Les associations ouvrières d'entraide mutuelle sont interdites : on déclare que l’entraide aux chômeurs et aux malades n'est qu'un prétexte. La loi interdit même les pétitions ouvrières, les délibérations collectives tendant à fixer un prix ou un salaire : cela livre donc entièrement les ouvriers à la discrétion du patron. Le contrat doit être conclu entre deux personnes libres et indépendantes de tout lien collectif : le patron et l'ouvrier, théoriquement égaux. Les auteurs de délibérations ouvrières seront passibles d'amendes, et privés de leurs droit de citoyens actifs pour un an.
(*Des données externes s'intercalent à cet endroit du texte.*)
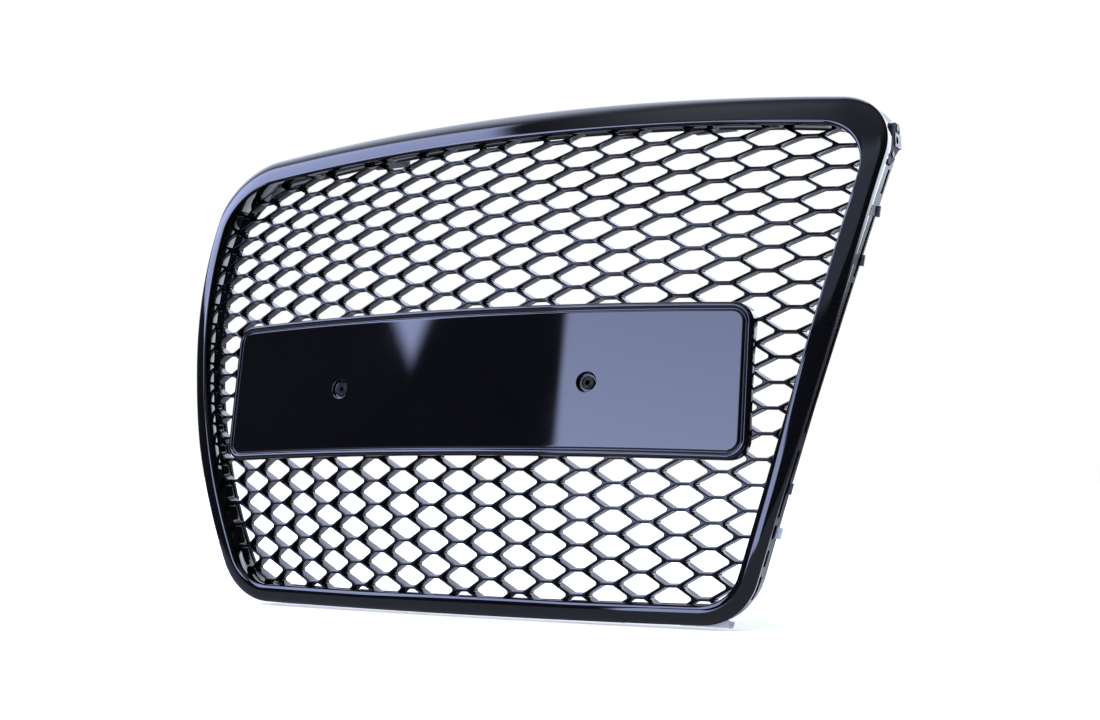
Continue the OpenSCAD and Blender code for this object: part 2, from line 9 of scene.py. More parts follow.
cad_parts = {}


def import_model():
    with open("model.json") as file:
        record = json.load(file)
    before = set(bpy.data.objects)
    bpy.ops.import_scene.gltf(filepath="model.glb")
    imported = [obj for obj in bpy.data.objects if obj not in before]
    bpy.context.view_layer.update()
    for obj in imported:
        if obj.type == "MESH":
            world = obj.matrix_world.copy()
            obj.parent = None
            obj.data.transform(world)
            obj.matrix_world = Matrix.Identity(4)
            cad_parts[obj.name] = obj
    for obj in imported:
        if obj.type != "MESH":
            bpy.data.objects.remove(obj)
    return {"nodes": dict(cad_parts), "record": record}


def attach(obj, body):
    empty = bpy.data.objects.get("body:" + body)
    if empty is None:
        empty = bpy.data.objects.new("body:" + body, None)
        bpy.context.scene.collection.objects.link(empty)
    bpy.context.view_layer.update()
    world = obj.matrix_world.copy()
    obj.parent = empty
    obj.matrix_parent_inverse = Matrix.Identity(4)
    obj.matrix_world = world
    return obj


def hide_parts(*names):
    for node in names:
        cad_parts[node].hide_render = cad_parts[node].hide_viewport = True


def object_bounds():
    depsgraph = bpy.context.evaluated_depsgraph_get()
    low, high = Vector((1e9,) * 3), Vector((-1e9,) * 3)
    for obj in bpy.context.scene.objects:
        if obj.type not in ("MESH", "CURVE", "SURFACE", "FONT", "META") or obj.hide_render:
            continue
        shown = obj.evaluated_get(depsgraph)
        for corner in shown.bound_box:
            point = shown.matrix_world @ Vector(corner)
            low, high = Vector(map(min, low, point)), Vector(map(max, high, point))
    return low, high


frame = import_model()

CAD_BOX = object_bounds()
MM = 0.001

# ---------------------------------------------------------------- shape, in millimetres
# Lengths are measured from the datum: the centre plane, the surround's foremost point, and the
# height that the outline's sizes are given from. +Z is up and the front faces -Y, as in the frame.
TOP_Z, BOTTOM_Z = 246.0, 222.0
HALF_W, SIDE_LEAN = 324.42, math.radians(13.0)
TOP_R, BOTTOM_R, SIDE_R = 2600.0, 22000.0, 1800.0
TOP_CORNER_R, BOTTOM_CORNER_R = 54.0, 53.0
BAND_TOP, BAND_SIDE = 29.0, 16.5
INNER_TOP_R, INNER_BOTTOM_R = 45.0, 38.0
SKIN, WALL_DEPTH, WALL_SLOPE = 2.6, 9.5, 0.055
FACE = (3660.0, 575.0, -124.0)
MESH = (1706.0, 488.0, -106.0)
PITCH, RISE, FLAT_SHARE = 32.0, 10.56, 0.205
ROW_DATUM, LATTICE_HALF = 7, 10
MESH_DEPTH = 12.5

# The frame's origin is midway between the upper mounting holes, whose place from the datum is:
UPPER_HOLES = Vector((0, 179.035, 232.0))
DATUM = -UPPER_HOLES * MM


def bowed(x, z, surface):
    plan_r, side_r, z0 = surface
    rho = plan_r - side_r + np.sqrt(side_r ** 2 - (z - z0) ** 2)
    return plan_r - np.sqrt(rho ** 2 - x ** 2)


def unit(angle):
    return np.array([math.cos(angle), math.sin(angle)])


def heading(a, b):
    return math.atan2(b[1] - a[1], b[0] - a[0])


def meet(a, ra, b, rb, side):
    d = b - a
    length = np.hypot(*d)
    u = d / length
    t = (length ** 2 + ra ** 2 - rb ** 2) / (2 * length)
    return a + u * t + side * math.sqrt(ra ** 2 - t ** 2) * np.array([-u[1], u[0]])


def arc(centre, r, a0, a1, n):
    return [centre + r * unit(a0 + (a1 - a0) * k / n) for k in range(n)]


def outline(top_in, side_in, bottom_in, upper_r, lower_r, steps):
    """Tangent arcs, clockwise from the top centre, mirrored about the centre plane."""
    rt, rs, rb = TOP_R - top_in, SIDE_R - side_in, BOTTOM_R - bottom_in
    ct = np.array([0, TOP_Z - TOP_R])
    cs = np.array([HALF_W - SIDE_R * math.cos(SIDE_LEAN), SIDE_R * math.sin(SIDE_LEAN)])
    cb = np.array([0, BOTTOM_R - BOTTOM_Z])
    ku = meet(cs, rs - upper_r, ct, rt - upper_r, 1)
    kl = meet(cs, rs - lower_r, cb, rb - lower_r, -1)
    half = (
        arc(ct, rt, math.pi / 2, heading(ct, ku), steps[0])
        + arc(ku, upper_r, heading(ct, ku), heading(cs, ku), steps[1])
        + arc(cs, rs, heading(cs, ku), heading(cs, kl), steps[2])
        + arc(kl, lower_r, heading(cs, kl), heading(cb, kl), steps[3])
        + arc(cb, rb, heading(cb, kl), -math.pi / 2, steps[4])
        + [np.array([0, bottom_in - BOTTOM_Z])]
    )
    left = [p * (-1, 1) for p in half[-2:0:-1]]
    return np.array(half + left)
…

Ceux qui attenteraient par la force à la liberté du travail (grève, etc.) seraient poursuivis devant les tribunaux criminels et les attroupements ouvriers seront dispersés par la force. Ce qui est curieux, c'est qu'aucun députés de gauche ne protesta contre cette loi. Pour les uns, elle est une mesure de circonstance, pour les autres les compagnonnages étaient des centres de propagande contre-révolutionnaire. En réalité cette loi fut décisive et fit triompher toute une conception économique et sociale : le libéralisme profitant au plus fort et correspondant à l'individualisme social et à l'égalité théorique. Elle fut le fondement du capitalisme libéral.

La loi Le Chapelier fut promulguée, le 14 juin 1791.

Jacques Ellul, Histoire des institutions, t. 5 : Le XIXe siècle (1789–1914), 1956, PUF.